Among iTunes’ competitors are Amazon, which has captured about 20 percent of market sales, and Comcast, which has “about 15 percent of the combined market,” according to sources. “Comcast and Amazon have been quite aggressive of late and taken quite a lot of the business,” said former Paramount Pictures home entertainment president Dennis Maguire.

The market is also changing as consumers “increasingly watch movies and TV shows offered through streaming-subscription services from Amazon, Netflix Inc. and others.” As a result, reports PricewaterhouseCoopers, the video-on-demand movie rental business in the U.S. last year dropped 4 percent, to $1.8 billion, “the first year it has dropped in recent memory.” Meanwhile, “digital movie purchase revenue grew 21 percent to $3.5 billion, compared with a 29 percent increase the prior year.”

“That’s a challenge for the whole industry,” said Leichtman Research Group president Bruce Leichtman.

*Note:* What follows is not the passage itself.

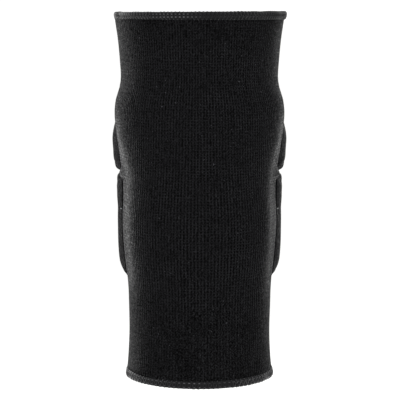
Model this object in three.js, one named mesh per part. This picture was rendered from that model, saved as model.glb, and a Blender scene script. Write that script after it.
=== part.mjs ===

Apple is responding by increasing its “video offerings in a subscription service,” most notably bringing on “the former chiefs of television for Sony Pictures Entertainment to spearhead a move into original video” and premiering its first program, “Planet of the Apps,” for Apple Music subscribers. The company is also selling subscriptions to Netflix, HBO and other services in its app stores, “including an Apple TV app store and operating system introduced in 2015,” and taking a 15 percent cut of the sales.